Когда начало темнеть, к чувству слабости присоединилось головокружение и ощущение, что он куда-то проваливается. Манфреду казалось, что где-то очень далеко кто-то кричит о том, что давление критически упало, но сил на то, чтобы мысленно связать это с собой, у Манфреда уже не было.

***

Когда он проснулся, на улице начинало светать. На небольшом диванчике в углу палаты спала Кайза, поджав ноги, чтобы поместиться на сиденье. Даже во сне она выглядела измученной и бледной, под глазами были круги. Манфред ощутил идущую от окна прохладу, и понял, что ему стало лучше. Голова гудела, хотелось пить, от слабости все тело казалось ватным, а внутри все болело, но Манфред чувствовал, что вернулся к реальности, несмотря на некоторую затуманенность сознания от морфина.

Медсестры в палате не было, и Манфред понял, что медперсонал знает, что ему лучше. Во рту пересохло от жажды, но он не хотел будить маму, поэтому с усилием набирал слюну и глотал ее, пытаясь хоть как-то смягчить пересушенное горло. Пролежав так какое-то время, Манфред постепенно собрался с мыслями.

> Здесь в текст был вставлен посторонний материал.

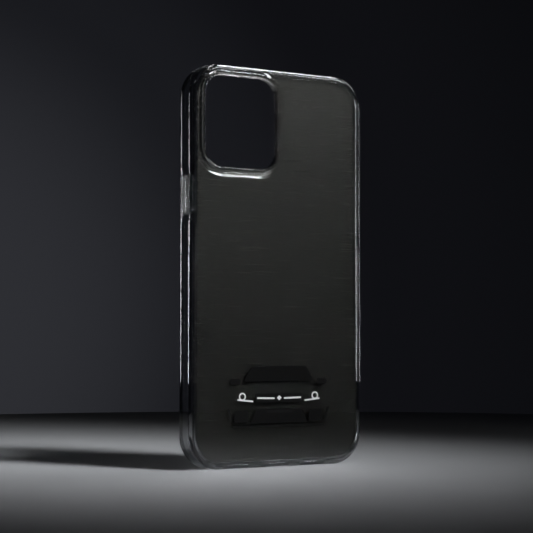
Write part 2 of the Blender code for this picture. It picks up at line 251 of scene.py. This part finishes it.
def pocket(name, side, z, half, ramp=3.4):
    """A shallow recess whose ends ramp down to its floor."""
    levels = []
    for h, grow_y, grow_z, corner in (
        (half_w - POCKET_DEPTH, -0.55, -ramp, 1.0),
        (half_w - POCKET_DEPTH + 0.05, -0.33, -ramp + 0.35, 1.2),
        (half_w - 0.26, -0.18, -ramp * 0.5, 1.5),
        (half_w - 0.10, -0.06, -0.55, 1.7),
        (half_w - 0.03, 0.10, -0.05, 1.9),
        (half_w + 0.02, 0.40, 0.45, 2.2),
        (half_w + 1.20, 2.4, 3.5, 4.0),
    ):
        levels.append(
            (
                side * h,
                -3.45 - grow_y,
                4.45 + grow_y,
                z - half - grow_z,
                z + half + grow_z,
                corner,
            )
        )
    cutters.append(lofted(name, "X", levels, 8))


pocket("cut_side_pocket", -1, 110.8, 7.5 + 4.4)
pocket("cut_volume_pocket", 1, (118.1 + 103.8) / 2, (118.1 - 103.8 + 12.0) / 2 + 4.4)

for name, side, z, length in BUTTONS:
    wide = BUTTON_W / 2 + WINDOW_GAP
    half = length / 2 + WINDOW_GAP
    box = (BUTTON_Y - wide, BUTTON_Y + wide, z - half, z + half, wide - 0.05)
    levels = soft_mouth(half_w - POCKET_DEPTH, 2.2, 0, 0.16, 0, box)
    cutters.append(lofted("cut_window_" + name, "X", along(side, levels), 10))
    grow = COVER_FLANGE + WINDOW_GAP
    cutters.append(
        lofted(
            "cut_relief_" + name,
            "X",
            [
                (
                    side * (half_w + h),
                    BUTTON_Y - BUTTON_W / 2 - grow,
                    BUTTON_Y + BUTTON_W / 2 + grow,
                    z - length / 2 - grow,
                    z + length / 2 + grow,
                    1.6,
                )
                for h in (-WALL - 0.6, -POCKET_DEPTH - WEB_T)
            ],
            6,
        )
    )

# Mute-switch slot in a finger scoop.
box = (
    BUTTON_Y - MUTE_W / 2,
    BUTTON_Y + MUTE_W / 2,
    MUTE_Z - MUTE_L / 2,
    MUTE_Z + MUTE_L / 2,
    MUTE_W / 2 - 0.05,
)
cutters.append(lofted("cut_mute_slot", "X", soft_mouth(half_w - 0.75, 2.45, 0, 0.2, 0, box), 10))
box = (-3.7, 4.7, MUTE_Z - MUTE_L / 2 - 0.6, MUTE_Z + MUTE_L / 2 + 0.6, 2.2)
cutters.append(lofted("cut_mute_scoop", "X", soft_mouth(half_w, 0.75, 0, 0.35, 0.3, box), 10))

# Charging port and speaker slots in the bottom edge, which faces -Z.
box = (-PORT_W / 2, PORT_W / 2, PORT_Y - PORT_T / 2, PORT_Y + PORT_T / 2, PORT_T / 2 - 0.05)
cutters.append(
    lofted("cut_port", "Z", along(-1, soft_mouth(-0.75, 2.65, 0, 0.2, 0, box)), 12)
)
box = (-PORT_W / 2 - 0.7, PORT_W / 2 + 0.7, PORT_Y - 4.6, PORT_Y + 4.2, 3.6)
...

Неприятное, вязкое чувство страха охватило его, но при этом он боялся даже внутренним голосом озвучить, чего именно боится.

«Надо просто приподнять голову и посмотреть!» - пытался он твердо сказать себе, но какое-то время страх пересиливал это желание. Потом он, наконец, решился и резко, насколько это было возможно, оторвал голову от подушки. Рука была перебинтована от пальцев до самого плеча. Манфред легонько пошевелил пальцами, и эти движения отдали болью по всей руке. Пальцы были синими и опухшими, но это нисколько не уменьшило чувство облегчения. «Слава Богу, не потерял руку» - подумал он.

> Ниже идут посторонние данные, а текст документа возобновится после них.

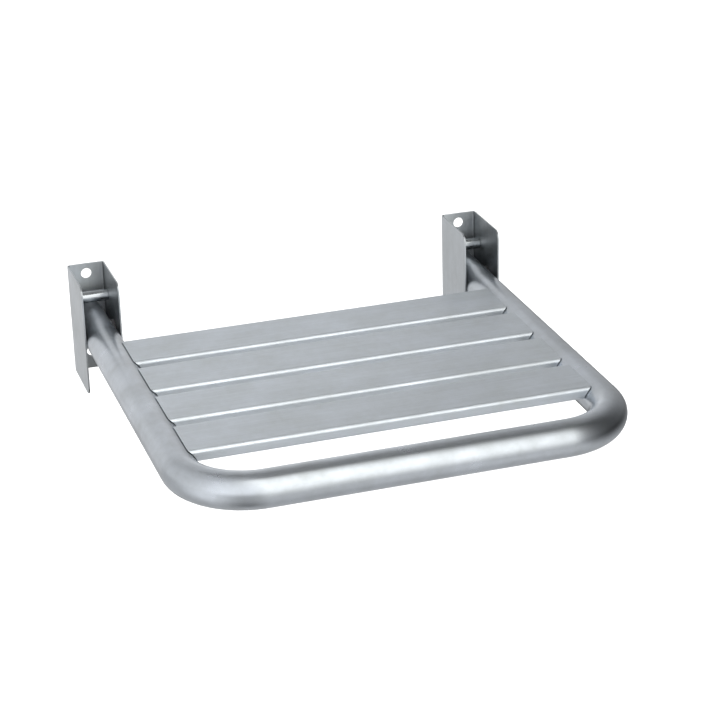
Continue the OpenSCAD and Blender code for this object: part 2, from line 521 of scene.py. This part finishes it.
def flat_sheet():
    """The outlines of the flat sheet's faces, cut where the folds start, at the holes and at the pins."""
    low, high = bracket_low[2], bracket_high[2]
    side_s = half_back + fold_l
    front_s = side_s - outer_fold_r - bracket_low[1]
    pin_s = side_s - outer_fold_r - pivot.y
    faces = []
    low_hole = arc((0, -hole_rise), hole_r, -90, -270, hole_steps)
    top_hole = arc((0, hole_rise), hole_r, -90, -270, hole_steps)
    faces.append([(0, low), *low_hole, *top_hole, (0, high), (-half_back, high), (-half_back, pivot.z),
                  (-half_back, low)])
    for i in range(fold_steps):
        near = half_back + fold_l * i / fold_steps
        far = half_back + fold_l * (i + 1) / fold_steps
        faces.append([(-near, low), (-near, pivot.z), (-far, pivot.z), (-far, low)])
        faces.append([(-near, pivot.z), (-near, high), (-far, high), (-far, pivot.z)])
    low_corner = arc((low_corner_r - front_s, low + low_corner_r), low_corner_r, 180, 270, hole_steps // 2)
    top_corner = arc((top_corner_r - front_s, high - top_corner_r), top_corner_r, 90, 180, hole_steps // 2)
    pin_top = arc((-pin_s, pivot.z), pin_r, 0, 180, hole_steps)
    pin_under = arc((-pin_s, pivot.z), pin_r, 180, 360, hole_steps)
    faces.append([(-side_s, pivot.z), (-side_s, high), *top_corner, (-front_s, pivot.z), *pin_top[::-1]])
    faces.append([(-front_s, pivot.z), *low_corner, (-side_s, low), (-side_s, pivot.z), *pin_under[::-1]])
    mirrored = [[(-s, z) for s, z in face[::-1]] for face in faces]
    return faces + mirrored


def flat_key(place):
    """The same for every mention of one point of the flat sheet."""
    return tuple(round(value * keys_per_m) for value in place)


def build_bracket(side, word):
    """The folded sheet's two sides, the rim between them and small bevels along that rim, apart from
    where the pins fill their holes."""
    bm = bmesh.new()
    made = {}

    def corner(place, depth):
        key = (*flat_key(place), depth)
        if key not in made:
            made[key] = bm.verts.new(fold_place(*place, depth, side))
        return made[key]

    uses = {}
    for face in flat_sheet():
        bm.faces.new([corner(place, 0) for place in face])
        bm.faces.new([corner(place, sheet_t) for place in face[::-1]])
        for ends in zip(face, face[1:] + face[:1]):
            key = tuple(sorted(flat_key(place) for place in ends))
            uses.setdefault(key, []).append(ends)
    rim = [sharing[0] for sharing in uses.values() if len(sharing) == 1]
    for start, stop in rim:
        bm.faces.new((corner(stop, 0), corner(start, 0), corner(start, sheet_t), corner(stop, sheet_t)))
    broken = []
    for start, stop in rim:
        for depth in (0, sheet_t):
            edge = bm.edges.get((corner(start, depth), corner(stop, depth)))
            middle = (edge.verts[0].co + edge.verts[1].co) / 2
            if (middle - Vector((middle.x, pivot.y, pivot.z))).length >= pin_r * pin_reach_share:
                broken.append(edge)
    bmesh.ops.bevel(bm, geom=broken, offset=sheet_break, segments=sheet_break_steps, profile=0.5,
                    affect="EDGES")
    bmesh.ops.remove_doubles(bm, verts=bm.verts, dist=merge_gap)
    piece = add_piece("channel_%s" % word, bm, "wall_brackets", sheet_steel)
    even_normals(piece)
    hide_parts("bracket_%s" % word)


# Stop bars

def build_stop_bar(word):
    low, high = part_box("stop_bar_%s" % word)
    r = (high[2] - low[2]) / 2
    y = (high[1] + low[1]) / 2
    z = (high[2] + low[2]) / 2
    stations = [(low[0], r - bar_break), (low[0] + bar_break, r), (high[0] - bar_break, r),
                (high[0], r - bar_break)]
    angles = full_turn(bar_sides)
    bm = bmesh.new()
    loft(bm, [[(x, y + ring_r * cos(a), z + ring_r * sin(a)) for a in angles] for x, ring_r in stations])
    piece = add_piece("stop_rod_%s" % word, bm, "wall_brackets", bar_steel)
    even_normals(piece)
    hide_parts("stop_bar_%s" % word)


sides = ((-1, "left"), (1, "right"))
build_tube()
for number in range(1, slat_count + 1):
    slat_low, slat_high = build_slat(number)
    for side, word in sides:
        build_weld(number, side, word, slat_low, slat_high)
for side, word in sides:
    build_bracket(side, word)
    build_stop_bar(word)

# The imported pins, sleeves and bushes keep their shapes
kept_finishes = {"pivot": pin_steel, "bush": bush_plastic}
for name, cad_node in frame["nodes"].items():
    finish = kept_finishes.get(name.split("_")[0])
    if finish:
        cad_node.data.materials.clear()
        cad_node.data.materials.append(finish)


# Camera, as in the photograph. Its angles are in radians, and its lens and sensor in millimetres

camera_at = Vector((-0.5842, -2.1375, 0.8596))
camera_yaw = -0.3052
camera_pitch = 0.4049
camera_roll = -0.0278
camera_lens = 111.486
camera_sensor = 36.0

bearing_of_view = Vector((-sin(camera_yaw), cos(camera_yaw), 0))
ahead = bearing_of_view * cos(camera_pitch) - Vector((0, 0, sin(camera_pitch)))
level = Vector((cos(camera_yaw), sin(camera_yaw), 0))
upright = level.cross(ahead)
right = level * cos(camera_roll) + upright * sin(camera_roll)
up = upright * cos(camera_roll) - level * sin(camera_roll)
camera = new_object("camera", bpy.data.cameras.new("camera"))
camera.data.lens = camera_lens
camera.data.sensor_width = camera_sensor
turned = Matrix((right, up, -ahead)).transposed()
camera.matrix_world = Matrix.Translation(camera_at) @ turned.to_4x4()
bpy.context.scene.camera = camera


# Floor, and cards that only reflections see: one above the folded seat, which ends the softbox in the
# stop bars, and a dark one under each bracket, painted shade beneath the brackets that only reflections
# show. A card is its two (x, y) corners, its height and its tone

floor_half = 14.0
floor_z = -0.45
floor_tone = 0.8
matt_roughness = 0.9
matt_specular = 0.1
over_card = ((-0.3, -0.32), (0.45, -0.02), 0.5, 0.33)
# The two dark cards under the brackets are painted shade: sheets seen only in reflections, in place of the
# shade beneath the brackets
painted_shade_card_left = ((-0.225, -0.3), (-0.13, -0.02), -0.12, 0.05)
painted_shade_card_right = ((0.184, -0.3), (0.279, -0.02), -0.12, 0.05)


def level_panel(name, low, high, z, tone):
    """A level rectangle of matt paint between two (x, y) corners, which isn't part of the object."""
    bm = bmesh.new()
    places = [low, (high[0], low[1]), high, (low[0], high[1])]
    bm.faces.new([bm.verts.new((x, y, z)) for x, y in places])
    paint, tree, shader = new_material(name + "_paint")
    shader.inputs["Base Color"].default_value = (tone, tone, tone, 1)
    shader.inputs["Roughness"].default_value = matt_roughness
    shader.inputs["Specular IOR Level"].default_value = matt_specular
    panel = new_object(name, new_mesh(name, bm, paint))
    return panel


floor = level_panel("floor", (-floor_half, -floor_half), (floor_half, floor_half), floor_z, floor_tone)
floor.visible_glossy = False
cards = {"card_over": over_card, "card_under_left": painted_shade_card_left, "card_under_right": painted_shade_card_right}
for name, place in cards.items():
    card = level_panel(name, *place)
    card.visible_camera = False
    card.visible_diffuse = False
    card.visible_shadow = False


# Light of the studio by direction, fitted to the photograph's brightness. Bearings run from -Y, in front
# of the seat, towards +X. A lobe is its bearing, how far from it it is full and gone, and its level

room_level = 0.993
zenith_level = 0.672
left_fill_lobe = (-21, 1.6, 98, 0.666)
left_fill_heights = (50, 90)
dark_right_lobe = (81.8, 4.8, 118, 0.914)
dark_right_heights = (63.4, 123.4)
dark_rear_lobe = (-158, 0, 28.3, 0.224)
dark_rear_heights = (20, 80)
horizon_heights = (-8, 4)
floor_level = 0.68
nadir_level = 0.643
nadir_depths = (20, 85)
left_floor_lobe = (-19.6, 0, 105, 2.27)
front_floor_lobe = (-19, 0, 71.2, 0.736)
dark_floor_lobe = (81.8, 4.8, 118, 0.97)
dark_floor_depths = (5, 55)
room_color = (0.99, 1.0, 1.01, 1)

# The softbox in front: its middle's direction, and each edge's place and softness as tangents of angles
# from that middle. The two depths keep it out of the directions beside and behind it
box_bearing = 12.1
box_height = 39.5
box_sides = ((-0.022, 0.426), (0.251, 0.12))
box_ends = ((-1.31, 1.51), (0.98, 0.12))
box_level = 2.85
box_color = (1.0, 1.0, 0.95, 1)
least_depth = 0.001
facing_depth = 0.01

world = bpy.data.worlds.new("studio")
bpy.context.scene.world = world
world.use_nodes = True
sky = world.node_tree
toward = node(sky, "ShaderNodeTexCoord").outputs["Generated"]
toward_x, toward_y, toward_z = node(sky, "ShaderNodeSeparateXYZ", {0: toward}).outputs


def calc(operation, *values):
    """A math node on numbers or sockets."""
    return node(sky, "ShaderNodeMath", dict(enumerate(values)), operation=operation).outputs["Value"]


def product(*values):
    result = values[0]
    for value in values[1:]:
        result = times(sky, result, value)
    return result


def less(value):
    """What value leaves of 1."""
    return calc("SUBTRACT", 1.0, value)


def smooth(value, limits, start=0.0, end=1.0):
    """Goes smoothly from start to end as value goes from one limit to the other."""
    return spread(sky, value, limits, start, end, interpolation_type="SMOOTHSTEP")


def fade(angle, limits_deg, start=0.0, end=1.0):
    """The same for an angle between limits in degrees."""
    return smooth(angle, [radians(limit) for limit in limits_deg], start, end)


def lobe(center_deg, inner_deg, outer_deg, strength):
    """strength within inner_deg of a bearing, fading to nothing at outer_deg."""
    off = calc("ABSOLUTE", calc("SUBTRACT", bearing, radians(center_deg)))
    wrapped = calc("MINIMUM", off, calc("SUBTRACT", 2 * pi, off))
    return fade(wrapped, (inner_deg, outer_deg), strength, 0.0)


def along(axis):
    """How far a direction points along an axis."""
    return node(sky, "ShaderNodeVectorMath", {0: toward, 1: axis}, operation="DOT_PRODUCT").outputs["Value"]


def band(value, edges):
    """1 between two edges, each (place, softness)."""
    (low, low_soft), (high, high_soft) = edges
    return product(smooth(value, (low - low_soft, low + low_soft)),
                   smooth(value, (high - high_soft, high + high_soft), 1.0, 0.0))


bearing = calc("ARCTAN2", toward_x, product(toward_y, -1.0))
height = calc("ARCSINE", toward_z)

turn = radians(box_bearing)
tilt = radians(box_height)
box_across = Vector((cos(turn), sin(turn), 0))
box_front = Vector((sin(turn), -cos(turn), 0))
box_ahead = box_front * cos(tilt) + Vector((0, 0, sin(tilt)))
box_up = Vector((0, 0, cos(tilt))) - box_front * sin(tilt)
depth = calc("MAXIMUM", along(box_ahead), least_depth)
across = calc("DIVIDE", along(box_across), depth)
rise = calc("DIVIDE", along(box_up), depth)
softbox = product(band(across, box_sides), band(rise, box_ends), box_level,
                  calc("GREATER_THAN", depth, facing_depth))

# Above the horizon: an even room, paler on the left and dark on the right
room = fade(height, (0, 90), room_level, zenith_level)
left_fill = product(lobe(*left_fill_lobe), fade(height, left_fill_heights, 1.0, 0.0))
dark_right = less(product(lobe(*dark_right_lobe), fade(height, dark_right_heights, 1.0, 0.0)))
dark_rear = product(lobe(*dark_rear_lobe), fade(height, dark_rear_heights, 1.0, 0.0))
above = product(calc("SUBTRACT", calc("ADD", room, left_fill), dark_rear), dark_right)

# Below it: the floor's light, paler on the left, dimmer under the seat and on the right
down = product(height, -1.0)
left_floor = calc("ADD", 1.0, lobe(*left_floor_lobe))
front_floor = less(lobe(*front_floor_lobe))
under = fade(down, nadir_depths)
floor_light = calc("ADD", product(left_floor, less(under), floor_level), product(under, nadir_level))
dark_floor = less(product(lobe(*dark_floor_lobe), fade(down, dark_floor_depths, 1.0, 0.0)))
below = product(floor_light, front_floor, dark_floor)
over_horizon = fade(height, horizon_heights)
surroundings = calc("ADD", product(above, over_horizon), product(below, less(over_horizon)))

background = sky.nodes["Background"]
sky.links.new(surroundings, background.inputs["Strength"])
background.inputs["Color"].default_value = room_color
glow = node(sky, "ShaderNodeBackground", {"Color": box_color, "Strength": softbox})
all_light = node(sky, "ShaderNodeAddShader", {0: background.outputs[0], 1: glow.outputs[0]})
sky.links.new(all_light.outputs[0], sky.nodes["World Output"].inputs["Surface"])


# Lamps: a soft panel behind the seat, and one for the floor

def area_lamp(name, size, energy, place, tilt_deg=0):
    """A lamp that shines down, or that is tilted about X. Its energy is in watts."""
    lamp = new_object(name, bpy.data.lights.new(name, "AREA"))
    lamp.data.shape = "RECTANGLE"
    lamp.data.size, lamp.data.size_y = size
    lamp.data.energy = energy
    lamp.location = place
    lamp.rotation_euler = (radians(tilt_deg), 0, 0)
    return lamp


rear_panel = area_lamp("rear_panel", size=(1.854, 1.53), energy=2.201, place=(-0.337, 1.4, 0.085),
                       tilt_deg=-90)
rear_panel.visible_camera = False
floor_lamp = area_lamp("floor_light", size=(4.0, 4.0), energy=160.0, place=(0.0, 1.2, 3.0))
floor_lamp.visible_glossy = False

bpy.context.scene.view_settings.view_transform = "Standard"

Манфред успокоился, откинул голову на подушку, и начал наблюдать за колыхавшимися за окном ветками деревьев. «Я все испортил» - подумал он. На Манфреда накатило чувство собственного ничтожества. Он понимал, что за целый месяц так и не смог совладать с собой, а теперь у него уже нет шансов завоевать благосклонность Алисы. Ему хотелось расплакаться от отчаянья и злости на себя, но на это не было сил.

Ругая себя, Манфред пролежал какое-то время, пока, наконец, не проснулась Кайза. Увидев спокойное лицо Манфреда, она подбежала к нему, и в ее глазах читалась смесь радости и озабоченности. Кайза начала расспрашивать Манфреда о самочувствии и дала ему пить. Манфред старался через силу улыбаться и сказал, что ей нужно отдохнуть, а с ним все будет хорошо.

***

Анна привезла Кайзе еду и с трудом уговорила замученную подругу выйти в коридор и поесть. Съев часть тормозка, Кайза устало откинулась на спинку стула. Ее лицо казалось серым, а под глазами были синие круги. Все это влеря Анна пыталась по возможности поддерживать Кайзу, но ее не покидало мучительное чувство вины за поступок Алисы. Она была уверена, что Кайза не сможет ей этого простить. Да и понимала, что такой поступок не заслуживает прощения.

Но, в то же время, ей хотелось прояснить ситуацию. Она понимала, что в такой момент эгоистично начинать подобные разговоры, но ей хотелось снять камень с души и услышать мнение Кайзы, даже если оно будет ужасным.

- Я не знаю, как она могла это сделать… - сказала Анна.

- Сорвалась, - ответила Кайза, вытирая рукой пот со лба, - она в этом на тебя похожа.

Окончив фразу, Кайза повернулась лицом к Анне.

- На меня?... – немного удивленно и растерянно спросила Анна.

- Ну да, - ответила Кайза, - Я знаю, каким бывает Манфред… Я его очень люблю, но не идеализирую. И знаю, как ты в детстве реагировала на таких изысканных хамов, как он, - Кайза измученно улыбнулась.

- Поэтому я не злюсь, - добавила она, главное – чтобы он поправился… - в глазах Кайзы появилась грусть.

Анна испытала чувство огромного облегчения и невероятной благодарности к Кайзе. В ее голове мелькнула мысль о том, что она еще больше, чем раньше, восхищается этой хрупкой, женственной, но внутренне очень сильной женщиной.

- Спасибо тебе… - неуверенно ответила Анна.

Кайза снова повернулась к ней и слегка улыбнулась.